How to Avoid Herd Behavior: A Stochastic Multi-Choice Scheduling Algorithm and Parameters Analysis in Grid Scheduling

2015 
Large distributed systems, such as grid computing and cloud computing, promise to supply users with high performance. Consequently, scheduling is currently becoming a crucial problem. Herd behavior is a common phenomenon which causes severe performance decrease in the systems caused by bad scheduling behaviors. In this paper, based on the theoretical results of the homogeneous balls and bins model, it is proposed that a new and unique stochastic algorithm is used to avoid herd behavior.
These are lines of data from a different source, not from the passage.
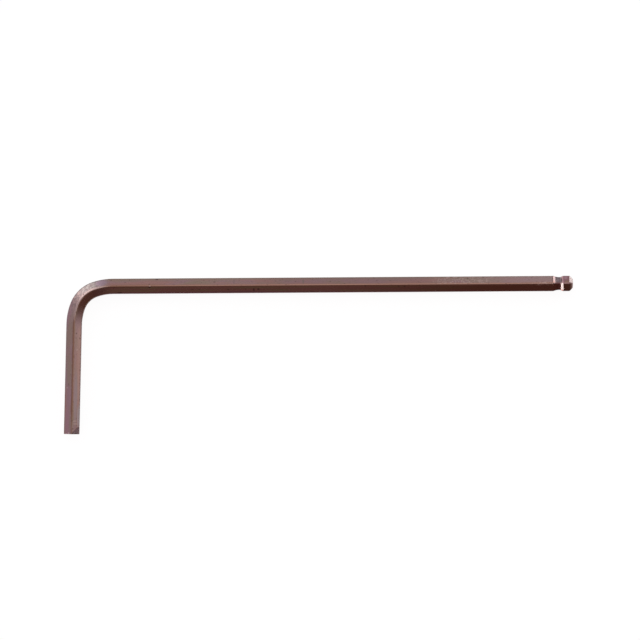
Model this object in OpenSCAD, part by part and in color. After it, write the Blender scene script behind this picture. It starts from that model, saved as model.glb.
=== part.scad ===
// Ball-end hex key: one piece of drawn hexagonal steel bar, bent to an L and
// lying flat on two of its edges. Millimetres, +Z up.
// The long arm runs along +X to the ball end, and the short arm runs towards -Y.

/* [Bar] */
// Size of the key, across two opposite flats
across_flats = 4; // [3:0.1:5]
// Radius that the drawn bar has along its six edges
edge_r = 0.4; // [0.1:0.05:0.6]
/* [Arms] */
// Long arm, from the outer flat of the short arm to the tip
long_arm = 133; // [90:1:180]
// Short arm, from the outer flat of the long arm to its cropped end
short_arm = 40.8; // [30:0.2:70]
// Angle between the two arms
arm_angle = 91.7; // [90:0.1:95]
/* [Bend] */
// Radius of the middle of the bend, at the bar's axis
bend_r = 7.4; // [6:0.1:9]
// Radius of the easing arc at each end of the bend, at the bar's axis
ease_r = 15.2; // [12:0.1:20]
// Angle that each easing arc turns through
ease_angle = 18.4; // [8:0.2:25]
// How much thinner the bar is across its flats in the easing arcs than in the arms,
// and again in the middle of the bend than in the easing arcs
draw_in = 0.01; // [0.006:0.002:0.02]
/* [Ball end] */
// Length of the neck that is milled into each flat behind the ball
neck_length = 2.6; // [2.3:0.05:3]
// Depth of the neck below each flat
neck_depth = 0.33; // [0.2:0.01:0.5]
// Radius of the long hollow that leads down into the neck
hollow_r = 4.2; // [3.5:0.1:5]
// Radius at the bottom of the neck
neck_fillet_r = 0.6; // [0.3:0.05:1]
// Slope up from the neck to the ball
rear_slope = 25; // [20:1:32]
// Length of the ball's full-size flats
ball_land = 1.68; // [1:0.02:2.5]
// Slope of the flats down to the tip
front_slope = 45; // [35:1:50]
// Length of that front slope
front_length = 0.85; // [0.4:0.05:1.1]
// Radius of the crown on the tip's face
crown_r = 8; // [5:0.5:20]
/* [Cropped end] */
// Distance that the broken corner reaches along the short arm
break_length = 1.5; // [0.5:0.1:3]
// Width of sound flat beside the step, from the top edge
break_start = 1.2; // [0.4:0.1:1.6]
// Slope of the broken face below the flat
break_slope = 16; // [8:1:25]

/* [Hidden] */
$fn = 96;

// Bar section: half its size, the edge arcs' centres and the height of an edge
half_af = across_flats / 2;
edge_centre = (half_af - edge_r) / cos(30);
axis_height = edge_centre + edge_r;
sharp_radius = half_af / cos(30);

// Arms, measured from the corner where the two axes would meet
long_reach = long_arm - half_af;
short_reach = short_arm - half_af;
short_heading = -arm_angle;

// Bend: the middle arc's centre lies on the line that halves the arms' angle
turn = 180 - arm_angle;
radius_step = ease_r - bend_r;
tangent_length = (ease_r - radius_step * cos(ease_angle)) / tan(arm_angle / 2)
    + radius_step * sin(ease_angle);

// Direction from an arc's centre to the bar's axis, for the angle turned so far
function outward(turned) = [-sin(turned), cos(turned)];
long_ease_centre = [tangent_length, -ease_r];
middle_centre = long_ease_centre + radius_step * outward(ease_angle);
short_ease_centre = middle_centre - radius_step * outward(turn - ease_angle);

// Corners of the short arm's end, for the origin under the middle of the key
function short_end(side) = [
    short_reach * cos(short_heading) - side * sin(short_heading),
    short_reach * sin(short_heading) + side * cos(short_heading)
];
middle_x = (long_reach + short_end(-half_af)[0]) / 2;
middle_y = (half_af + short_end(half_af)[1]) / 2;

// Ball end, counted along the long arm from the shoulder where the neck starts
face_radius = half_af - front_length * tan(front_slope);
crown_drop = crown_r - sqrt(crown_r * crown_r - face_radius * face_radius);
ball_end_length = neck_length + ball_land + front_length + crown_drop;

// Neck outline: the hollow, the slope up to the ball and the fillet that
// touches both. Its points have x along the bar and y above the flat.
hollow_centre = [
    sqrt(neck_depth * (2 * hollow_r - neck_depth)),
    hollow_r - neck_depth
];
slope_top = [neck_length, 0];
slope_dir = [cos(rear_slope), sin(rear_slope)];
slope_normal = [-sin(rear_slope), cos(rear_slope)];
hollow_offset = hollow_centre - slope_top;
fillet_gap = hollow_r - neck_fillet_r;
fillet_height = hollow_offset * slope_normal - neck_fillet_r;
fillet_along = hollow_offset * slope_dir
    - sqrt(fillet_gap * fillet_gap - fillet_height * fillet_height);
fillet_on_slope = slope_top + fillet_along * slope_dir;
fillet_centre = fillet_on_slope + neck_fillet_r * slope_normal;
fillet_arm = fillet_centre - hollow_centre;
shoulder_angle = atan2(-hollow_centre[1], -hollow_centre[0]);
fillet_angle = atan2(fillet_arm[1], fillet_arm[0]);

// Distance that cutting shapes reach past the bar
clear = 1;

// Angle by which each drawn-in piece of the bend runs on inside its neighbour
lap_angle = 0.8;

// Points along an arc in the given number of equal steps
function arc(centre, radius, from, to, steps) = [
    for (i = [0:steps])
        let (angle = from + (to - from) * i / steps)
            centre + radius * [cos(angle), sin(angle)]
];
edge_steps = 4;
hollow_steps = 12;
fillet_steps = 4;

// Hexagon with one edge up and one down, and a radius on every edge
module bar_section(thinner = 0) {
    scale(1 - thinner / across_flats)
        polygon([
            for (k = [0:5])
                let (edge = 60 * k + 30)
                    each arc(
                        edge_centre * [cos(edge), sin(edge)],
                        edge_r, edge - 30, edge + 30, edge_steps
                    )
        ]);
}

// Straight bar from the origin along +X
module bar(length) {
    rotate([90, 0, 90])
        linear_extrude(height = length)
            bar_section();
}

// Bent bar round an arc's centre, from the angle already turned through a further one
module bent_bar(centre, radius, turned, further, thinner) {
    translate(centre)
        rotate_extrude(angle = further, start = 90 + turned)
            translate([radius, 0])
                bar_section(thinner);
}

// Outline across two opposite flats: full size up to the shoulder at the origin,
// then the hollow, the fillet, the slope up to the ball, its land and the front slope
module ball_outline(arm_length) {
    front_start = neck_length + ball_land;
    front_end = front_start + front_length + clear;
    above_flat = concat(
        [[-arm_length, clear], [-clear, clear]],
        arc(hollow_centre, hollow_r, shoulder_angle, fillet_angle, hollow_steps),
        arc(fillet_centre, neck_fillet_r, fillet_angle, rear_slope - 90, fillet_steps),
        [
            slope_top + slope_dir * clear / sin(rear_slope) / 3,
            [front_start - clear / tan(front_slope) / 3, clear / 3],
            [front_end, (front_start - front_end) * tan(front_slope)]
        ]
    );
    upper = [for (p = above_flat) [p[0], half_af + p[1]]];
    lower = [for (i = [len(upper) - 1:-1:0]) [upper[i][0], -upper[i][1]]];
    polygon(concat(upper, lower));
}

// What the crown takes off a flat tip at the origin
module crown_cut() {
    difference() {
        translate([-clear, -across_flats, -across_flats])
            cube([2 * clear, 2 * across_flats, 2 * across_flats]);
        translate([-crown_r, 0, 0])
            rotate([0, 0, 180])
                sphere(r = crown_r);
    }
}

// Long arm, from the end of the bend to the crowned tip: the ball end is the bar's
// section and three outlines, one across each pair of flats, cut by each other
module long_arm_bar() {
    length = long_reach - tangent_length;
    translate([tangent_length, 0, 0])
        difference() {
            intersection() {
                bar(length);
                translate([length - ball_end_length, 0, 0])
                    intersection_for (k = [0:2])
                        rotate([60 * k, 0, 0])
                            translate([0, 0, -across_flats])
                                linear_extrude(height = 2 * across_flats)
                                    ball_outline(length);
            }
            translate([length, 0, 0])
                crown_cut();
        }
}

// What is broken off the flat below z = 0, whose top edge is y = 0 and whose end
// is x = 0: a face that slopes away from a slanting line, back to a square step
module broken_corner() {
    reach = break_length + across_flats;
    intersection() {
        rotate([0, 0, -atan2(break_start, break_length)])
            rotate([-break_slope, 0, 0])
                translate([-reach, 0, 0])
                    cube([2 * reach, reach, reach]);
        translate([-break_length, -reach, -reach])
            cube([break_length + clear, 2 * reach, 2 * reach]);
    }
}

// Short arm, from the end of the bend to its cropped end
module short_arm_bar() {
    rotate([0, 0, short_heading])
        difference() {
            translate([tangent_length, 0, 0])
                bar(short_reach - tangent_length);
            translate([short_reach, 0, sharp_radius])
                rotate([-30, 0, 0])
                    broken_corner();
        }
}

module hex_key() {
    color([0.40, 0.29, 0.26])
        translate([-middle_x, -middle_y, axis_height])
            union() {
                long_arm_bar();
                bent_bar(long_ease_centre, ease_r, -lap_angle, ease_angle + lap_angle, draw_in);
                bent_bar(middle_centre, bend_r, ease_angle - lap_angle,
                    turn - 2 * (ease_angle - lap_angle), 2 * draw_in);
                bent_bar(short_ease_centre, ease_r, turn - ease_angle,
                    ease_angle + lap_angle, draw_in);
                short_arm_bar();
            }
}

hex_key();
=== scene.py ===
# %% [markdown]
# A hex key is one length of drawn hexagonal steel bar. The maker crops the bar, mills a
# ball on one end, bends it to an L, hardens it and leaves the brown film of the heat
# treatment on it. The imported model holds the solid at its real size, so the lesson starts
# by loading it, and every new surface is placed by what it says.

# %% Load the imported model
import math
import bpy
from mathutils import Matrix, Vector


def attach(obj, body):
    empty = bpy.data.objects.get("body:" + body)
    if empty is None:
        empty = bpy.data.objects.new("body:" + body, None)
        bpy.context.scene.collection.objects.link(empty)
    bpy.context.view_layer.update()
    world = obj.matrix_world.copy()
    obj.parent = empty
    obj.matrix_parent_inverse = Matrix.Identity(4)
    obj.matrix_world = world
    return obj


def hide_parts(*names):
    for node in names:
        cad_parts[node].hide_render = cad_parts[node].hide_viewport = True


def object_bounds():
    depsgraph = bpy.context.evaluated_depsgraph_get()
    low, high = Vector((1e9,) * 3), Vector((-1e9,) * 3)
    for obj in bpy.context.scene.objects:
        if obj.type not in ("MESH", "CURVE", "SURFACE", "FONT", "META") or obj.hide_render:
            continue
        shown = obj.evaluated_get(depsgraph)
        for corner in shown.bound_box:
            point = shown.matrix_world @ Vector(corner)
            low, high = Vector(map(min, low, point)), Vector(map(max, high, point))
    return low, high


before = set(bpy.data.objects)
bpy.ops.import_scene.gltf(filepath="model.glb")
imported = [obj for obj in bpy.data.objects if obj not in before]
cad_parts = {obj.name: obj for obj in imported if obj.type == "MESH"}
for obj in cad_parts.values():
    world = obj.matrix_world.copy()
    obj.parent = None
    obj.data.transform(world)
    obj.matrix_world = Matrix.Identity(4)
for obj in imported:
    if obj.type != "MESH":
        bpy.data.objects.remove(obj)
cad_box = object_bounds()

from types import SimpleNamespace

import bpy
import numpy as np

print("packed model's box in mm:", [[round(1000 * v, 3) for v in corner] for corner in cad_box])

# %% [markdown]
# The bar's sizes are written once, in millimetres, with the same meaning as on a drawing of
# the key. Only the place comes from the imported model: the tip ends at the box's highest x,
# and the outer flat of the long arm is its highest y.

# %% Sizes of the key
MM = 0.001
across_flats = 4.0
edge_radius = 0.4
long_arm = 133.0
short_arm = 40.8
arm_angle = math.radians(91.7)
bend_radius = 7.4
ease_radius = 15.2
ease_angle = math.radians(18.4)

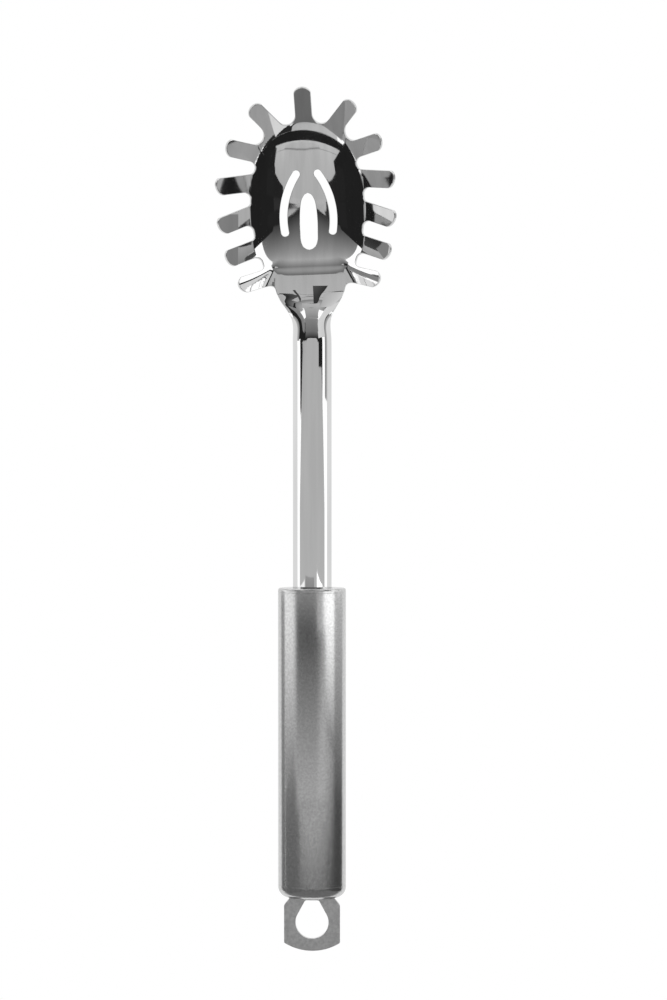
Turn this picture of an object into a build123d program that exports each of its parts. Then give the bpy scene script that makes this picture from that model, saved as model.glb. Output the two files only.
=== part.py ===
"""Pasta server in stainless steel: a toothed bowl on an arched shank, with a hollow oval handle and a hanging tab.

The bowl, its thirteen tines, the neck, the shank and the tang are one stamping. The handle is an oval tube closed
by a flat front cap and a domed rear cap. The shank enters through a slot in the front cap, and the hanging tab
leaves through a slot in the rear cap. Nothing on the tool moves.

The tool lies face up on a table: +Y runs along it towards the head, +X to the right, +Z up. It rests on the bottom
of the bowl and on the rear end of the handle. The origin is on the table, under the middle of the whole tool.
"""
from build123d import *
import math
import os

# hollow handle
handle_width = 25.9
handle_thickness = 17.0
handle_wall = 0.8
tube_length = 112.0
front_cap_thickness = 1.6
front_cap_bevel = 0.6
rear_cap_rise = 4.8
rear_cap_round = 4.2
cap_wall = 1.0
cap_floor = 1.8
cap_spigot = 4.0
spigot_gap = 0.15
slot_gap = 0.25

# sheet of the whole stamping, and the arch that stiffens its shank
sheet = 1.2
shank_half_width = 7.45
shank_crown = 5.2
shank_reach = 94.0
tang_length = 34.0

# bowl, measured from the deepest point of its inner face
bowl_drop = 13.8
bowl_station = 53.5
bowl_radius = 36.0
rim_half_width = 21.5
rim_front_reach = 29.5
rim_rear_reach = 25.7
blank_rear_reach = 41.0
head_skew = 2.25

# neck plateau, which leaves the bowl at a crease and carries the rearmost tines on its rising sides
crease_station = 25.0
crease_blend = 1.6
plateau_slope = 14.0
plateau_half_width = 12.0
plateau_flare = 26.6
plateau_wall_round = 4.0
plateau_wall_slope = 45.0
pressed_rear = 35.0
pressed_rear_half_width = 12.9

# tines
tine_width = 6.5
tine_length = 13.0
tine_slope = 47.0
tine_bend = 5.0
tine_root_round = 2.0
front_notch_round = 3.5
widest_plain_notch = 25.0

# neck between the pressed head and the shank: its first section starts inside the pressed sheet
neck_lap = 1.0
neck_inset = 0.06
neck_first_crown = 0.3

# drain slots
centre_slot_half_width = 3.35
centre_slot_front = 3.9
centre_slot_rear = 18.1
centre_slot_tip_round = 1.3
side_slot_width = 2.9
side_slot_half_span = 9.15
side_slot_length = 25.1

# hanging tab
tab_width = 21.4
tab_neck_width = 16.6
tab_thickness = 1.6
tab_reach = 20.6
tab_end_bow = 3.1
tab_shoulder = 3.0
tab_root = 10.0
tab_corner_round = 0.8
tab_shoulder_round = 1.5
hole_radius = 6.3
hole_centre = 9.6
hole_top_width = 5.2
hole_top = 1.2
hole_corner_round = 0.9

# points that carry the pressed faces: their spacing, the reach over which the slope at one is taken, and how near to
# them the faces run
surface_step = 2.4
slope_reach = 0.05
surface_tolerance = 0.03

# reach of every cut past what it opens
overrun = 1.0

# each row is a tine: its turn from the head's axis in degrees, its root as shares of the rim's half width and front
# reach, and its length as a share of tine_length; every tine but the first has a twin on the other side
tine_shares = (
    (0.0, 0.0, 1.0, 0.95),
    (45.5, 0.458, 0.888, 0.985),
    (80.2, 0.785, 0.62, 0.95),
    (101.0, 0.963, 0.266, 0.99),
    (115.4, 0.986, -0.139, 1.01),
    (114.5, 0.875, -0.556, 1.0),
    (108.4, 0.718, -0.956, 0.89),
)

# sections of the neck between the pressed head and the shank, as shares of the way back, of the narrowing, of the
# arching and of the climb
neck_shares = (
    (0.0, 0.0, 0.0, 0.0),
    (0.164, 0.25, 0.15, 0.107),
    (0.37, 0.71, 0.5, 0.4),
    (0.564, 0.99, 0.8, 0.68),
    (1.0, 1.0, 1.0, 1.0),
)

# radius of the tine's round end as a share of its width
tip_round_share = 0.515

# radius of the handle's two tight sides as a share of its thickness
tight_arc_share = 0.365

# the centre slot's right side, as shares of its half width and of its length from the front
bullet_shares = ((0.73, 0.12), (1.0, 0.5), (0.93, 0.84))

# the right side slot's centreline, as shares of its half span and of its length from the front
side_slot_shares = ((0.45, 0.0), (0.9, 0.38), (1.0, 1.0))
side_slot_front_share = 0.5

handle_front = rear_cap_rise + tube_length + front_cap_thickness
bend_station = handle_front + shank_reach
half_thickness = handle_thickness / 2
skew = math.radians(head_skew)
slope_of_tines = math.radians(tine_slope)
slope_of_plateau = math.radians(plateau_slope)
slope_of_plateau_wall = math.radians(plateau_wall_slope)
front_tine_reach = tine_length * tine_shares[0][3]

# the tool tips forward until the bowl's underside is as low as the rear end of the tube
rest_tilt = math.atan2(bowl_drop + sheet - half_thickness, bend_station + bowl_station - rear_cap_rise)
front_end = bend_station + (bowl_station + rim_front_reach + front_tine_reach) * math.cos(skew)
tool = Plane(
    origin=(
        bowl_station * math.sin(skew),
        -(front_end - tab_reach) / 2 * math.cos(rest_tilt),
        half_thickness * math.cos(rest_tilt) - rear_cap_rise * math.sin(rest_tilt),
    ),
    x_dir=(1, 0, 0),
    z_dir=(0, -math.sin(rest_tilt), math.cos(rest_tilt)),
)

# the head sits a little askew on the shank, turned about the bend of the neck
head = Plane(
    origin=tool.from_local_coords(
        (-bowl_station * math.sin(skew), bend_station + bowl_station * math.cos(skew), -bowl_drop)
    ),
    x_dir=tool.x_dir * math.cos(skew) + tool.y_dir * math.sin(skew),
    z_dir=tool.z_dir,
)


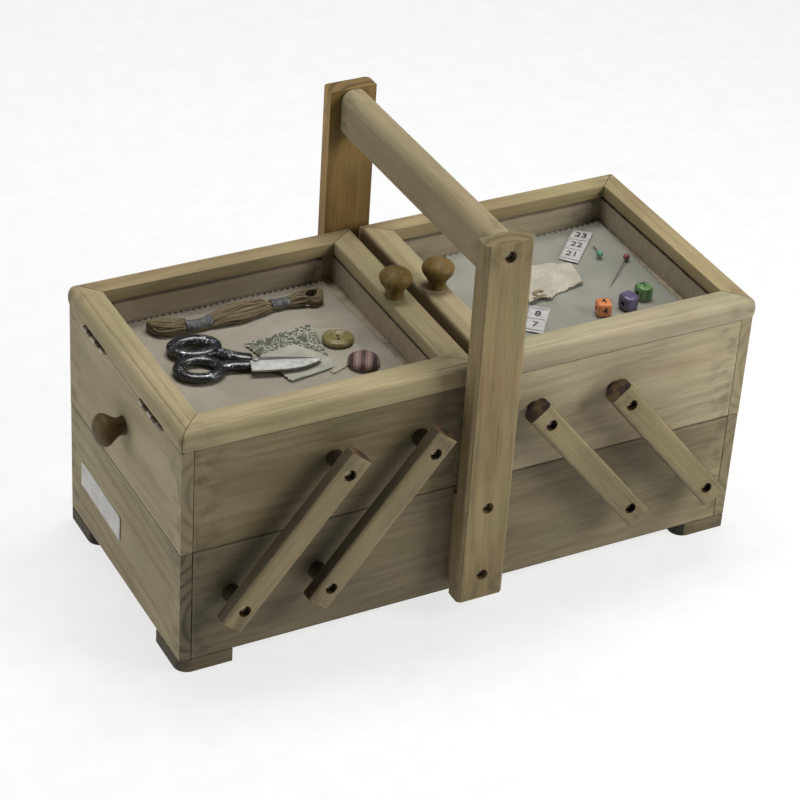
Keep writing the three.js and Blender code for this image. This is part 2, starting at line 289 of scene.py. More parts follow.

Experiments address that the multi-choice strategy can decrease herd behavior in large-scale sharing environment, at the same time providing increased scheduling performance and causing less scheduling burden than greedy algorithms. Distributed Hash Table (DHT) is used to organize grid computing resources. In the case of 1000 resources, the simulations show that for the heavy load (i.e., system utilization rate 0.5), the multi-choice algorithm reduces the number of incurred herds by a factor of 36, the average job waiting time by a factor of 8, and the average job turn-around time by 12% compared to the greedy algorithm. Moreover, in the cases of 2000 and 4000 nodes, two parameters (replica and d-group) are analyzed based on how they affect the performance of the algorithm. It is observed that there is an inflexion in the performance curve. Finally, a theoretic analysis of the algorithm performance is presented.